NB: The Discharge Book is the official document that all seafarers from Russia to Argentina, Iceland to Australia must have in their possession. A document that records all vessels sailed upon, a history of a career at sea presented in a concise and easily-read format. As a doctor may hang-up the stethoscope, a cook the saucepan and a taxi-driver the complaints, a seafarer will hang up the faded-blue document to signal an end to a travelling lifestyle.

To change from seafarer to landlubber is not as easy as it may sound. For many the shift may involve a change in career, a new start at the bottom of a very high ladder, not an easy thing to do at the age of forty, with three kids and unpaid credit card bills tripping over themselves for attention. Generally, a career at sea has many side benefits, a suitable income, long leaves between trips and an active lifestyle that feeds the brain and the body. Shore jobs can often be monotonous, paperwork based and for the most part behind a desk and in-front of a computer screen. The twenty days leave per year a shock to the system after six-months of a year of pure freedom to holiday and party without company intervention.

Over the decades many ex-seafarers have reclaimed the life, unable to cope with the wife's constant nagging and a resort to the 'absence makes the heart grow fonder' reasoning suddenly shines, a suddenly switched on 1000 watt bulb in a darkened cave!

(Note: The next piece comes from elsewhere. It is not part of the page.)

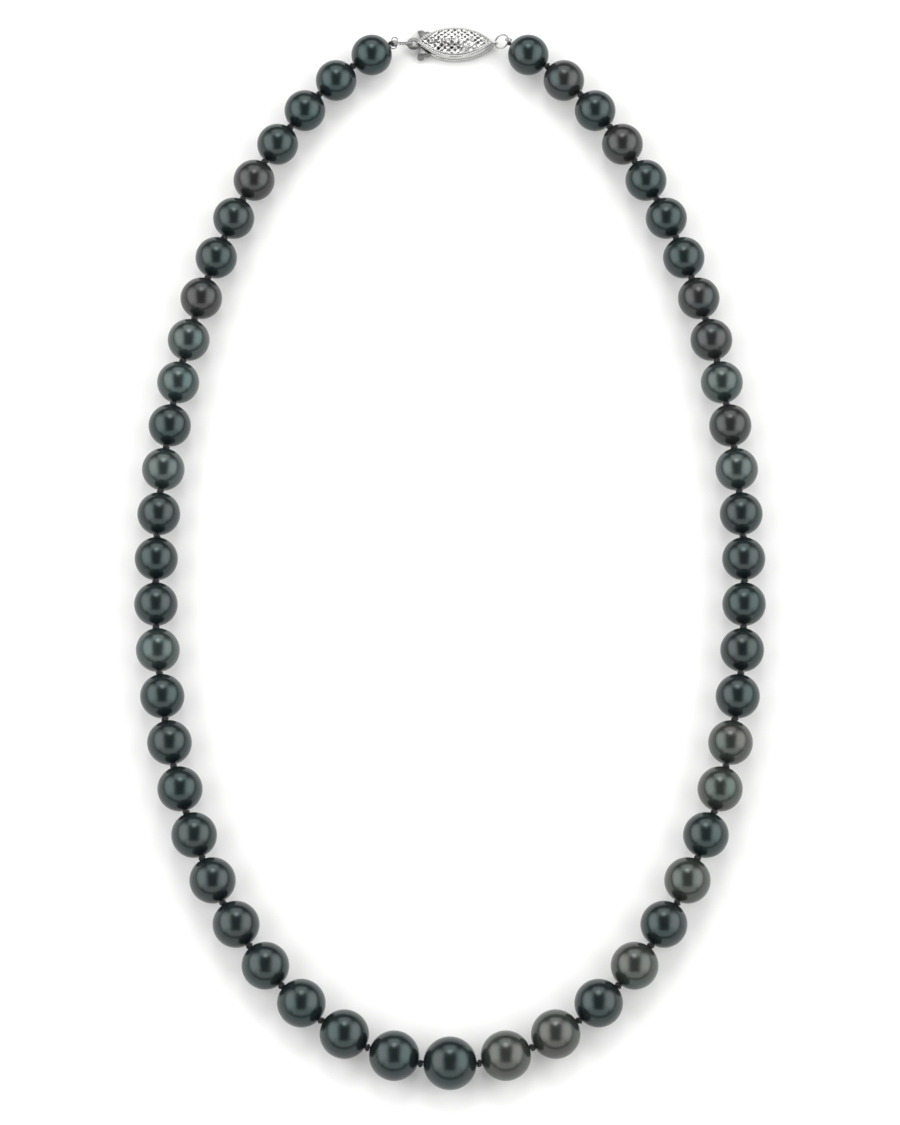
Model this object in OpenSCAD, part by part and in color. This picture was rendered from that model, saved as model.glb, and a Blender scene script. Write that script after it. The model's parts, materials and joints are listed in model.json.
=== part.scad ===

Others have returned to the sea as the ever-eager credit card bills are joined by red-coloured ones and a constant stream of abusive letters from loan agencies and bank managers pushes for the need to earn more money, something that only the 'sea; can bring about.

Many ex-seafarers though have built for themselves a happy and successful existence ashore, a requirement borne from necessity or from having found a new and rewarding career that negates many of the attraction of the life at sea!

To split the careers at sea into categories, engineers generally have a greater chance to move ashore into a more rewarding career as more possibilities are open to them. Simply put; a Captain has spent a life-time navigating vessels around the world, not something that typically equates to a land-based occupation. Engineers on the other hand have skills that are easily adapted to shore-based occupations, engine manufactures, the oil industry or even 'garage mechanic' options are available with a little research.

For many though the 'return to sea' is a result of what could be called itchy feet. Seafarers over the years build for themselves a simple suitcase-based policy; they can without pause live for months out of bags that conform to airlines baggage policies, no more than thirty kilograms and usually in two or less bags. Material possessions mean little, what cannot be put in a suitcase is not required and with a drop of the hat they can be off, unhindered and without looking back! It is therefore common to find ex-seafarers feeling claustrophobic, to one-day realise that living ashore has amassed belongings and encumbrances that prevent instant departure and that they are restricted by material possessions.

It has often been noted that many seafarers marry nurses. The reason for this career match is often a result of an understanding of the other, both careers involve change, emergency and long hours. Both careers often require thoughts and happenings to be kept within, thus a tolerance of the others moods can be better coped with. A seafarer's life revolves around constant change, routine is not a word that many know, change and excitement, ports to be visited, calamities to be solved or borne and people to be tolerated or whose company sparks hilarity and constant merriment. For a nurse to sit behind a desk and fill out the same form from 9 to 5, life would soon drag and become depressing. For a seafarer to suddenly find himself opening doors for hotel guests, to be repairing elevators in Harrods, life would be ultimately boring, life would revolve around routine, and each day would be the same with the only thing to look forward to being the end of the shift or day.

Many though have survived ashore, and will never sail on the waters again! They have successfully hung up their discharge books, a memory of a life gone by!